Actor Anthony Edwards published a statement Friday accusing producer Gary Goddard, whom he first met at the age of 12, of sexual molestation over a multi-year period. But even before those allegations emerged — and prior to a previous accusation in 2014 — Goddard’s big-ticket Broadway 4D project, which would have brought newfound technological bells and whistles to the stage, had apparently stalled out.
Goddard announced Broadway 4D in March 2012, which was described in a 2013 press release as “a 3-D film-enhanced show incorporating in-theater special effects,” but it went off the rails in 2014 due to financial and theater renovation issues, according to an October report from Broadway World.

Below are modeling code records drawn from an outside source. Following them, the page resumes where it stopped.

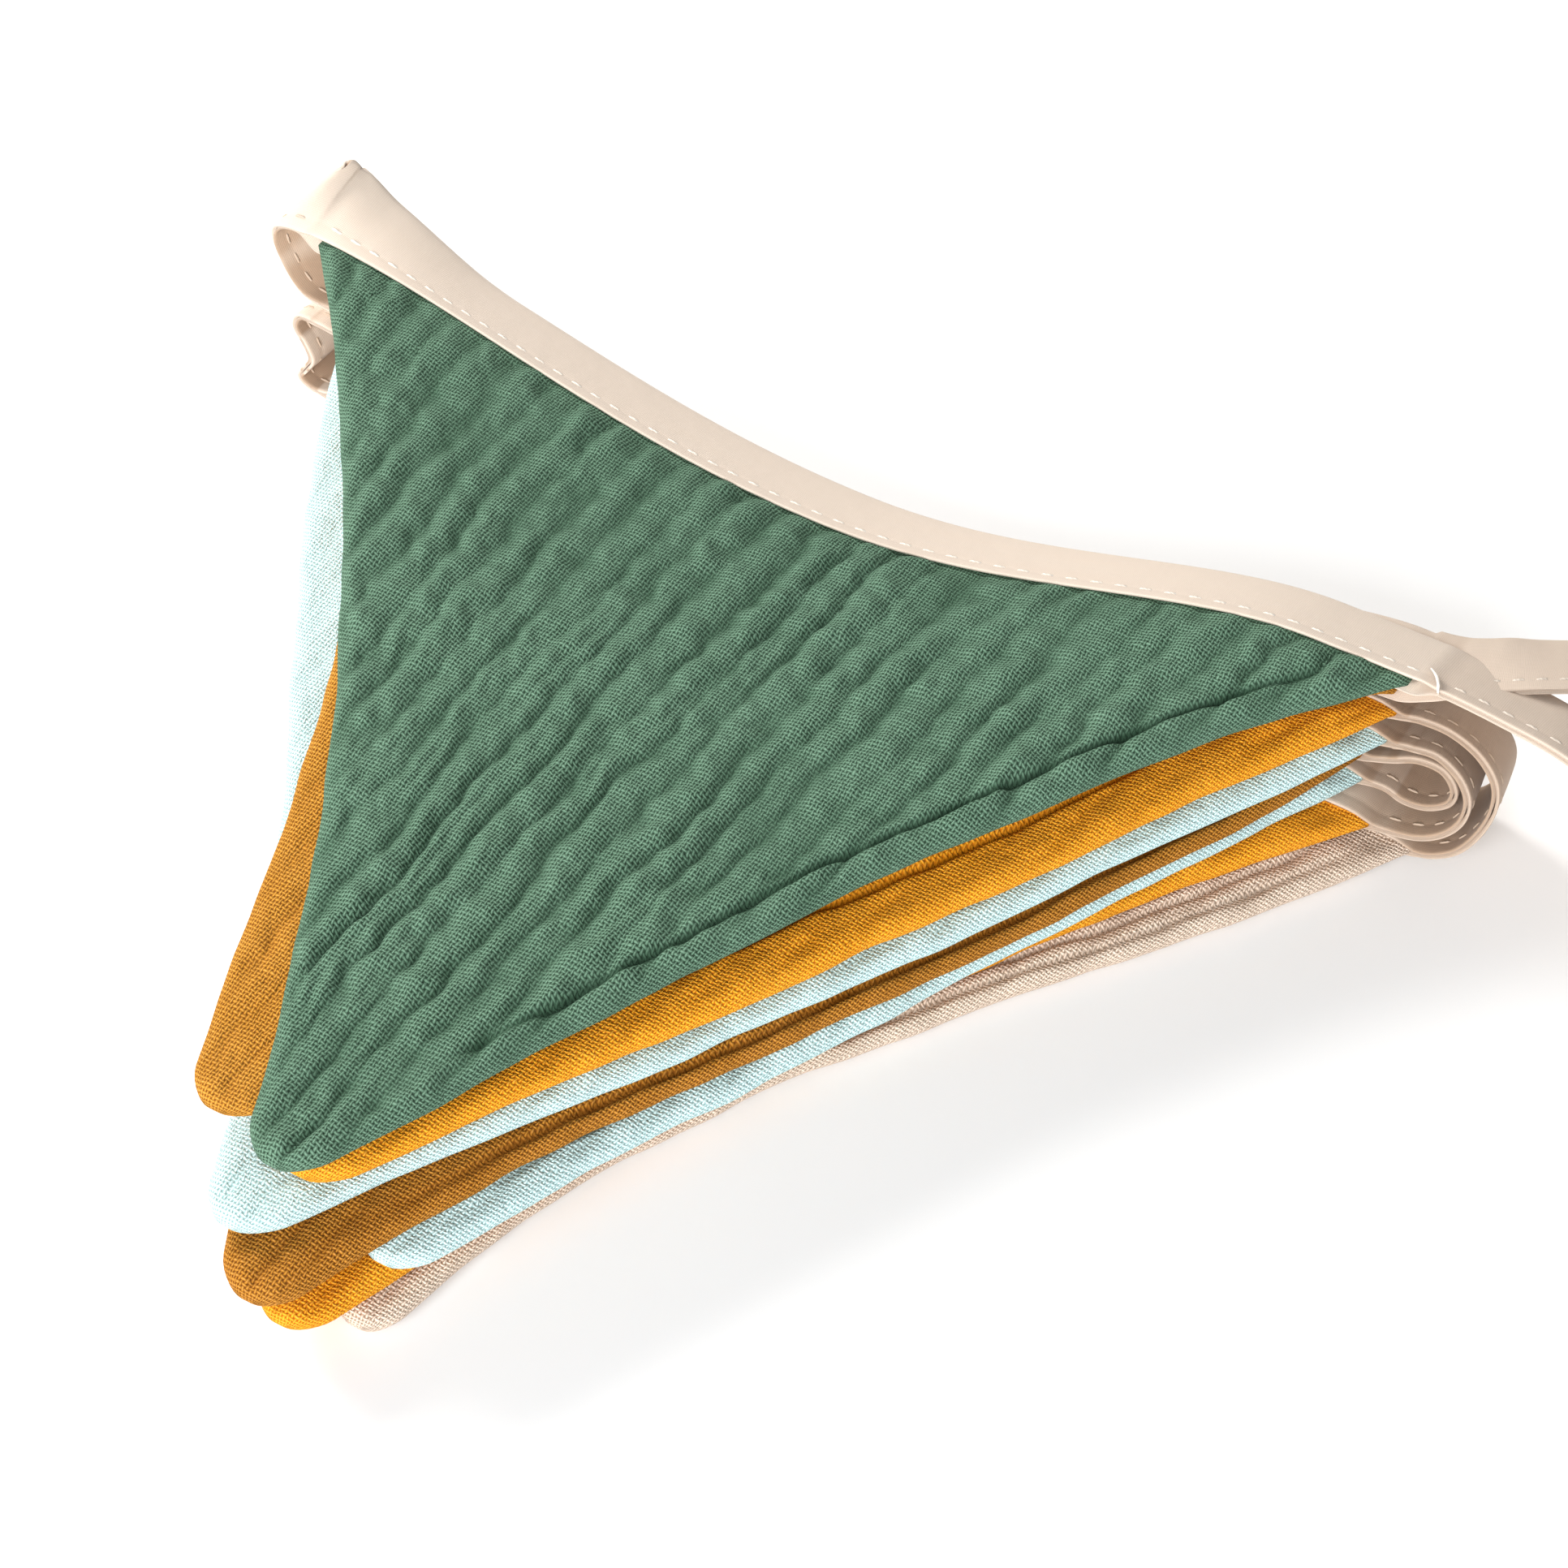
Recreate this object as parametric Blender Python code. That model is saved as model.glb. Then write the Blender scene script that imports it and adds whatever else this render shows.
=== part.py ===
"""Fabric bunting folded into a stack for storage.

Eight crinkled gauze flags, each a turned and pressed triangle, are bound along their top edges by
one long folded tape. The tape zigzags, so that the flags lie on top of each other: it turns back
in loops beyond both ends of the stack, and its two free ends leave the right end and come down
to the surface.

+X runs along the tape towards its free ends, -Y points to the tips of the flags, +Z is up. The
origin lies on the surface under the middle of the lowest flag's triangle.
"""
import bpy
import numpy as np

MM = 0.001

# Flags: depth of the finished triangle, and how thick a stack they make
FLAG_DEPTH = 120 * MM
LAYERS = 8
BODY_HEIGHT = 28 * MM
LAYER_GAP = 0.5 * MM
RIM_RADIUS = 1.6 * MM
TIP_WIDTH = 7.0 * MM
TIP_LENGTH = 3.4 * MM
TIP_ROUNDING = 0.91
HEADING_Y = FLAG_DEPTH / 3

# How far the boundaries between the layers wander over the flags, as a share of the stack, and
# where that fades out before the tape
LAYER_WANDER = 0.009
WANDER_LENGTH_X = 15 * MM
WANDER_LENGTH_Y = 19 * MM
WANDER_FROM = -8 * MM
WANDER_FULL = -30 * MM

# The line on which the flags' top edges leave the tape: it sags towards the tips and dips
END_HEIGHT = 28.6 * MM
HEADING_DIP = 5.7 * MM
HEADING_SAG = 7.5 * MM
SAG_CENTRE = 3 * MM
SAG_SPAN_LEFT = 84 * MM
SAG_SPAN_RIGHT = 60 * MM
DIP_FADE = 25 * MM

# The back of the stack falls away under the tape, and turns up at the left end
BACK_SLOPE = 0.42
LEFT_END_SLOPE = -0.02
LEFT_FLARE_FROM = -50 * MM
LEFT_FLARE_TO = -84 * MM

# Tape: finished width, its two leaves and the pocket between them that holds a flag's edge
TAPE_WIDTH = 12 * MM
LEAF = 0.4 * MM
POCKET_DEPTH = 7.4 * MM
CLEAR = 0.3 * MM
TAPE_GAP = 0.45 * MM
LOOP_HALF_THICKNESS = 0.75 * MM
HEADING_IN_TAPE = 6.6 * MM
PINCH_LENGTH = 9 * MM
PINCH_START = 3 * MM
CORNER_REACH = 0.4 * MM
POCKET_CLOSE = 2.2 * MM
SEAT_DEPTH = POCKET_DEPTH + 0.9 * MM
TAPE_SHOULDER = 0.93

# Crinkles of the top flag
CRINKLE_PITCH = 9.5 * MM
CRINKLE_HEIGHT = 0.55 * MM
CRINKLE_LEAN = np.radians(3)

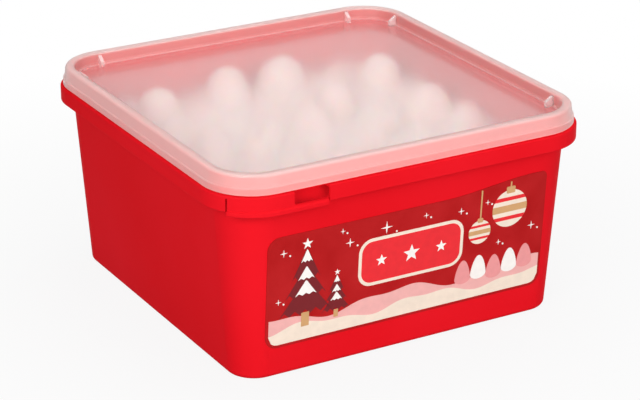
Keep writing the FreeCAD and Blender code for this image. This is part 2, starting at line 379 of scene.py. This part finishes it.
def frosted_plastic():
    finish = Finish("frosted_plastic")
    finish.set(IOR=1.3, Coat_Weight=0.15, Coat_Roughness=0.12, Coat_IOR=1.45)
    finish.bump(finish.noise(900, 2), 0.00001, 0.3)

    height = part_of(finish, finish.place, "Z")
    normal = finish.node("ShaderNodeNewGeometry").outputs["Normal"]
    level = combine(finish, "ABSOLUTE", part_of(finish, normal, "Z"), 0)
    reach = reach_from_core(finish)
    rim = region(finish, reach, *rim_reach)
    above_lip = region(finish, height, *lip_edge)
    skirt = combine(finish, "MULTIPLY", region(finish, reach, *skirt_reach), above_lip)
    in_recess = region(finish, reach, *recess_reach)
    ribs = combine(finish, "MULTIPLY", in_recess, region(finish, height, *rib_heights))

    # Painted red light of the tub: pale pink on the panel, a stronger pink on the rim.
    finish.link(finish.colours(rim, (0.0, panel_painted_red_light), (1.0, rim_painted_red_light)), "Base Color")
    rough = finish.between(rim, panel_roughness, rim_roughness, 0, 1)
    cloud = finish.between(finish.noise(45, 3), 0, 0.02)
    finish.link(combine(finish, "ADD", rough, cloud), "Roughness")
    milk = wall_milk
    for mask, share in ((level, flat_milk), (rim, rim_milk),
                        (skirt, skirt_milk), (ribs, rib_milk)):
        milk = combine(finish, "ADD", combine(finish, "MULTIPLY", mask, share), milk)
    clearness = combine(finish, "SUBTRACT", most_see_through, milk)
    finish.link(clearness, "Transmission Weight")

    path = finish.node("ShaderNodeLightPath")
    clear = finish.node("ShaderNodeBsdfTransparent")
    tint = finish.colours(rim, (0.0, let_through), (1.0, let_through_rim))
    finish.links.new(tint, clear.inputs["Color"])
    shown = finish.shader.outputs["BSDF"]
    for ray in ("Is Diffuse Ray", "Is Shadow Ray"):
        mix = finish.node("ShaderNodeMixShader")
        finish.links.new(path.outputs[ray], mix.inputs["Fac"])
        finish.links.new(shown, mix.inputs[1])
        finish.links.new(clear.outputs["BSDF"], mix.inputs[2])
        shown = mix.outputs["Shader"]
    finish.links.new(shown, finish.output.inputs["Surface"])
    return finish


dress(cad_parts["lid"], frosted_plastic())

# %% [markdown]
# ## Label film
#
# The label is a thin printed film that is moulded onto the wall. Its ground is a deep red,
# darker than the tub and clouded like velvet.

# %% Label film
deep_ground = (0.4, 0.009, 0.01)
light_ground = (0.48, 0.016, 0.018)


def label_film():
    finish = Finish("label_film")
    cloud = finish.noise(55, 4)
    finish.link(finish.colours(cloud, (0.3, deep_ground), (0.7, light_ground)), "Base Color")
    finish.link(finish.between(finish.noise(200, 2), 0.28, 0.34), "Roughness")
    finish.set(IOR=1.03, Coat_Weight=0.08, Coat_Roughness=0.25, Coat_IOR=1.45)
    return finish


dress(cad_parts["label"], label_film())

# %% [markdown]
# ## The print
#
# The label is printed with a winter scene in cream, white, tan and reds: drifts of snow,
# two fir trees, a blank plate with three stars, two hanging baubles, a row of candies and
# some sparkles. Printed ink is far too thin to model, but a picture in a texture would be
# blurred when it is seen close up. So each motif is a thin plate with crisp edges. It is
# drawn flat, with x across the label and y as the height above the ground, and one matrix
# then lays it on the leaning wall. Each ink is one piece, and each is a little thicker
# than the ink before it, so no two of them share a surface where motifs overlap.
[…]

Goddard and partners had inked a 49-year lease with New 42nd Street to restore the long-abandoned Times Square Theatre as a venue for its new theatrical vision, built elaborate sets, and hired big name actors like Hugh Jackman and Christina Aguilera, the latter of whom was brought on to sing the iconic “Don’t Cry for Me Argentina” song from “Evita.”
Alas, Goddard and partner Robert Kory closed up shop in the middle of that year, with Broadway 4D resurfacing a year later when Elie Samaha and Donald Kushner, who had renovated Grauman’s Chinese Theatre in Hollywood, put out a statement announcing that they had acquired the assets. But there’s been radio silence since, even though the director brought in to oversee Broadway 4D’s creative decisions still believes it would have been a worthwhile endeavor.
“I was certainly enthusiastic about it,” Richard Maltby, Jr. told Broadway World. “I think it is a lovely tribute to Broadway. Those iconic numbers. It wouldn’t take ticket buyers from ‘Wicked,’ it would inspire people to see ‘Wicked.’ People would develop a love of musicals from watching this film. Broadway is about not only the shows that are there now, but everything before. This film is a tribute to that.”